Quizá la evocación de los difuntos sea la fórmula de inmortalidad más a nuestro alcance; detrás de toda fe hay una sombra de duda y en la angustiosa incertidumbre del más allá evocamos a los que ya la han disipado como un modo de anclarlos a nuestra propia vida.

Ese inventario de ausencias es la manera de conservarlos junto a nosotros, de seguir sintiéndolos cerca. Vivirán de algún modo mientras seamos capaces de hacerles un sitio entre los pliegues de nuestra existencia. El cristiano cree en la resurrección y la celebra pero esa convicción espiritual no basta para reparar el natural desconsuelo de la muerte; se necesita algo más tangible que la voluntad metafísica. Entonces apelamos a la ritualidad de la supervivencia evocativa. Y en cada gesto, en cada dedicatoria, en cada epitafio, construimos un diálogo interior con la persona desaparecida. La incorporamos a nuestra continuidad vital para rescatarla de la finitud, para retrasar la certeza insondable de la partida.
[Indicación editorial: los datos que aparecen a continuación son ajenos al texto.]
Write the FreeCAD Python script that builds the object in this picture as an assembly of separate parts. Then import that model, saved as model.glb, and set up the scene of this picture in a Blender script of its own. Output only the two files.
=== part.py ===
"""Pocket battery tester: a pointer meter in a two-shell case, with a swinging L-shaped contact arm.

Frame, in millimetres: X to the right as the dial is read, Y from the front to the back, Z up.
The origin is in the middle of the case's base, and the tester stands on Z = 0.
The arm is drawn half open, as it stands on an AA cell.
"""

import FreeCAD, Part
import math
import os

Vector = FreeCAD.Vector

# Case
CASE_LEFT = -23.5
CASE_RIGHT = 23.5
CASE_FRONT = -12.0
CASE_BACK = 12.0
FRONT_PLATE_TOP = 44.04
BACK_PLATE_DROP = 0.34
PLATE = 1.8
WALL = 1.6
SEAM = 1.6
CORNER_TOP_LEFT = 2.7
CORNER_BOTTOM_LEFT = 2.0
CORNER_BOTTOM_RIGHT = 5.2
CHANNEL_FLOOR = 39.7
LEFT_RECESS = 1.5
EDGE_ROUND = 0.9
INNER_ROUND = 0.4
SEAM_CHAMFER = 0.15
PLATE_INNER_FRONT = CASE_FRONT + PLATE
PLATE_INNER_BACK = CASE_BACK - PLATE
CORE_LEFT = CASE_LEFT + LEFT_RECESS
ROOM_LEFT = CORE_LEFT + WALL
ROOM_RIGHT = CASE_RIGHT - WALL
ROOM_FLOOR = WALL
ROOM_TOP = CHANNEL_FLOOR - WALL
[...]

El pasado Miércoles Santo, la cofradía sevillana de San Bernardo fue por segunda vez un vivo memorial del periodista Fernando Carrasco. Cronista taurino y de la Semana Santa, novelista de éxito, devoto irrevocable, el corazón lo abandonó en plena juventud en el recodo maldito de un mes de marzo. Cuando el Cristo de la Salud salió a las calles de su barrio, la procesión se convirtió en un homenaje de amigos, compañeros y hermanos. Sonó su nombre al compás de un llamador y el recorrido fue dejando esquirlas de su presencia, actas de insumisión contra el olvido, fragmentos del tiempo recobrado. Y los claveles a los pies del Crucificado, y los cirios rojos, y el cristal de los guardabrisas de los candelabros, y el sudor de los costaleros y hasta las macetas de las ventanas se perfumaron de nuevo con la sonrisa transparente de Fernando.

Porque eso es esta fiesta que mañana acaba; una cápsula de tiempo congelado. Un recipiente de instantes, un anaquel de horas, una alacena de años. Un hermoso relato simbólico contra el triunfo de la muerte en el que los sentimientos nos aproximan a esa eternidad a la que aspiramos.